[BEGIN ENTRIES]
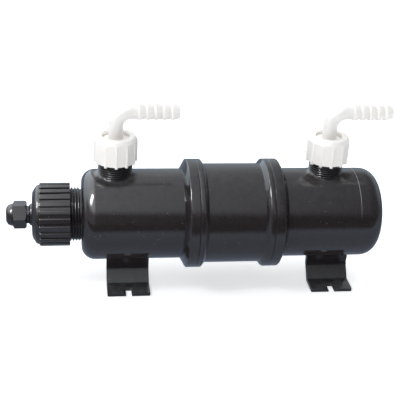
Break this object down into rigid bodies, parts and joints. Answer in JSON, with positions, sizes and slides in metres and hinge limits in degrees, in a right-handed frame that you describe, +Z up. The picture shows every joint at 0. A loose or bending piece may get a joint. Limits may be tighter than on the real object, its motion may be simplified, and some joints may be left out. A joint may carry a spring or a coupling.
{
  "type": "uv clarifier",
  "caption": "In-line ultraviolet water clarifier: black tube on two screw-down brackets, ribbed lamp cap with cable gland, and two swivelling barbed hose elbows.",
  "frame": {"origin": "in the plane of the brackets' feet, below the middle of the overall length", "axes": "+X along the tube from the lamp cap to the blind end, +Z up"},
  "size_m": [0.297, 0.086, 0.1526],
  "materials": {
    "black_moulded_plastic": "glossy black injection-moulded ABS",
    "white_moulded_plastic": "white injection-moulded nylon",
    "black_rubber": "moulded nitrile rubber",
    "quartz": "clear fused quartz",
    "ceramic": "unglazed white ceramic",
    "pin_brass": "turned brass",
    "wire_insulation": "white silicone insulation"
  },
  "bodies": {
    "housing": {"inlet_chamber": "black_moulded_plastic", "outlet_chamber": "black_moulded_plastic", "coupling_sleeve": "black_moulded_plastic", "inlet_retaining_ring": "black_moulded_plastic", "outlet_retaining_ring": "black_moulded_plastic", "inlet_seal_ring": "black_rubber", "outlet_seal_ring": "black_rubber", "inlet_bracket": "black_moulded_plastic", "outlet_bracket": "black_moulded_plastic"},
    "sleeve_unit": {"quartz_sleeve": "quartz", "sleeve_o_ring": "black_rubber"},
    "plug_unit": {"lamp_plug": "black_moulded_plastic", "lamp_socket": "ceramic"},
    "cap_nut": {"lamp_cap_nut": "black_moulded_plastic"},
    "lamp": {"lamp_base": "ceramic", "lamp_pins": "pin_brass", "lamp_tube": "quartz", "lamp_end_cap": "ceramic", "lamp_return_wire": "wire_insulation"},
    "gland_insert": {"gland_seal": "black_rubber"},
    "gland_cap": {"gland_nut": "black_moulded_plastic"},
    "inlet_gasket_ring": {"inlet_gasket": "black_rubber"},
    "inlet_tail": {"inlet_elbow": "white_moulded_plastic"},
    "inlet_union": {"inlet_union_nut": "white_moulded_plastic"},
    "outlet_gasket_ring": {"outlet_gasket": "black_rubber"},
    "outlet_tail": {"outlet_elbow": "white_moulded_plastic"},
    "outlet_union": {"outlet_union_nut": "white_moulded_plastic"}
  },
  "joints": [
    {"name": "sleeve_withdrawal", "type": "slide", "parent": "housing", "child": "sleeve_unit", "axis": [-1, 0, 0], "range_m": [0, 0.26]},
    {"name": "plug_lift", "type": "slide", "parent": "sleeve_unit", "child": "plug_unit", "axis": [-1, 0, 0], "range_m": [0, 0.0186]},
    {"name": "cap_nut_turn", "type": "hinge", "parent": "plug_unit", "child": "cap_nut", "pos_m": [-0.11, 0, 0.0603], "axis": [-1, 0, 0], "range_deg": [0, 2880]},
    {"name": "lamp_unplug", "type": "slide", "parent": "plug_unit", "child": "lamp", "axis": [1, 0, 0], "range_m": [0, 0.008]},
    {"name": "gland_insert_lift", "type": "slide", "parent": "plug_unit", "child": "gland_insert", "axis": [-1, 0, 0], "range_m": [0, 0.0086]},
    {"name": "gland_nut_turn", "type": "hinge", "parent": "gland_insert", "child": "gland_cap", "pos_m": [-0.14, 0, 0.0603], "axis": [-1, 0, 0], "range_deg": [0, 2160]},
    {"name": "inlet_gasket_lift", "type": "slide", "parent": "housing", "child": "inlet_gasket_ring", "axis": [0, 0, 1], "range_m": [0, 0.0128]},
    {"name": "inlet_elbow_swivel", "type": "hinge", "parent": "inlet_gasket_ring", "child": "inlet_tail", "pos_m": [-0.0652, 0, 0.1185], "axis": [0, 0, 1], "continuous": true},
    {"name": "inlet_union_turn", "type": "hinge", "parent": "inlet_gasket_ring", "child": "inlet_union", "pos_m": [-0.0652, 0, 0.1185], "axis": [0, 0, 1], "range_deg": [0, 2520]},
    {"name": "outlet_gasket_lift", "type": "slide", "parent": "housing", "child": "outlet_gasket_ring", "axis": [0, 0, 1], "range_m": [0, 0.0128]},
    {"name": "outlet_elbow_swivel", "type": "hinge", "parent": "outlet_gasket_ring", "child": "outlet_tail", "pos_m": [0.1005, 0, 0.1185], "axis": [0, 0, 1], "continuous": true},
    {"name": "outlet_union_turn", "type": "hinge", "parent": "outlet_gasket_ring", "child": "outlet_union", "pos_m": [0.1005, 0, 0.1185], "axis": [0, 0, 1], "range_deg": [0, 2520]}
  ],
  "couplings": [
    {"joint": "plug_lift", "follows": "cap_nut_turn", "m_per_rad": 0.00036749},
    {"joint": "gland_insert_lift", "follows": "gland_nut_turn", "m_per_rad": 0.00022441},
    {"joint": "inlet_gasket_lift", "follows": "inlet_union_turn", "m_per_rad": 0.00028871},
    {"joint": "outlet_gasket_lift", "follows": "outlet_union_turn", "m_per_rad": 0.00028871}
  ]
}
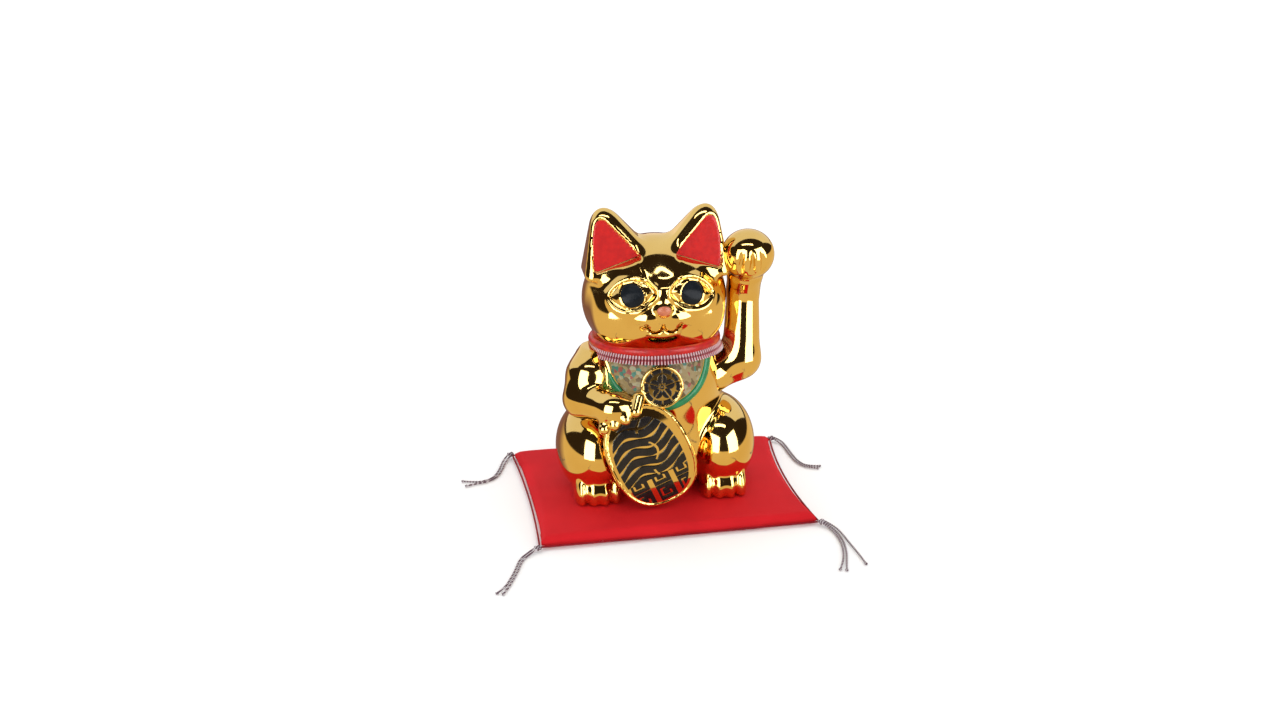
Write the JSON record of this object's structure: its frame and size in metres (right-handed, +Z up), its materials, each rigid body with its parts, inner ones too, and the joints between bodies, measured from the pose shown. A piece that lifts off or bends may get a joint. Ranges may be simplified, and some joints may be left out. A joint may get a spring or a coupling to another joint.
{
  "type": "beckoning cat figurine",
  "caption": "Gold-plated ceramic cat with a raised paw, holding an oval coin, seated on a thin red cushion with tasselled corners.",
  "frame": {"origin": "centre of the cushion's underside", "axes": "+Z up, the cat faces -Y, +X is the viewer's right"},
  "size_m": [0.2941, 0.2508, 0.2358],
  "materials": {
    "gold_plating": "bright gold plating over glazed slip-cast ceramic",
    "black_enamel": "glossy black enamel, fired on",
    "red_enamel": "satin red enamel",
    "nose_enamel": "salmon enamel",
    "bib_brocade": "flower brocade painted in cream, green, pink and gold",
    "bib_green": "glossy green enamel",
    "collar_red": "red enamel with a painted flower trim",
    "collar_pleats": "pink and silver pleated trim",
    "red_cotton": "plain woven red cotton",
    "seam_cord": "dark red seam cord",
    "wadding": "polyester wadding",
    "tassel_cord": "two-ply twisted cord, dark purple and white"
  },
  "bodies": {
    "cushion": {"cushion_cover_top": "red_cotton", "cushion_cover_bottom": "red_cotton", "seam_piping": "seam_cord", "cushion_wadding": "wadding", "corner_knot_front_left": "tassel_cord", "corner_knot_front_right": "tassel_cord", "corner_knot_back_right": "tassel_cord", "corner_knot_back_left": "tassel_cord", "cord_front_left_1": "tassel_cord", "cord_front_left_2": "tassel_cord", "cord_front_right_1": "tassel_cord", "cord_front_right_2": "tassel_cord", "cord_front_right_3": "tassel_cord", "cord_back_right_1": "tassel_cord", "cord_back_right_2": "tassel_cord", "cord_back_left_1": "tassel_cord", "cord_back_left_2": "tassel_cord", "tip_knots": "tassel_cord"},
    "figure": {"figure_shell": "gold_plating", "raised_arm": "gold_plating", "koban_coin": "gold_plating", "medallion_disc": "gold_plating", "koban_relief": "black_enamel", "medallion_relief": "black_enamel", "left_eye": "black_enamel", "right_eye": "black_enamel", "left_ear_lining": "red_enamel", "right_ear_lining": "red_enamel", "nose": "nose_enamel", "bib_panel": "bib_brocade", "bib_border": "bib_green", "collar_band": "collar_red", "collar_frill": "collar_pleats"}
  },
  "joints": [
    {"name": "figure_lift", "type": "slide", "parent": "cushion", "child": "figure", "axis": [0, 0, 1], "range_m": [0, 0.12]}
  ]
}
[END ENTRIES]
→ **GIVEN TASK**
Where a line above holds the string "parts", show that line.

→ **COMPLETED TASK**
Break this object down into rigid bodies, parts and joints. Answer in JSON, with positions, sizes and slides in metres and hinge limits in degrees, in a right-handed frame that you describe, +Z up. The picture shows every joint at 0. A loose or bending piece may get a joint. Limits may be tighter than on the real object, its motion may be simplified, and some joints may be left out. A joint may carry a spring or a coupling.
Write the JSON record of this object's structure: its frame and size in metres (right-handed, +Z up), its materials, each rigid body with its parts, inner ones too, and the joints between bodies, measured from the pose shown. A piece that lifts off or bends may get a joint. Ranges may be simplified, and some joints may be left out. A joint may get a spring or a coupling to another joint.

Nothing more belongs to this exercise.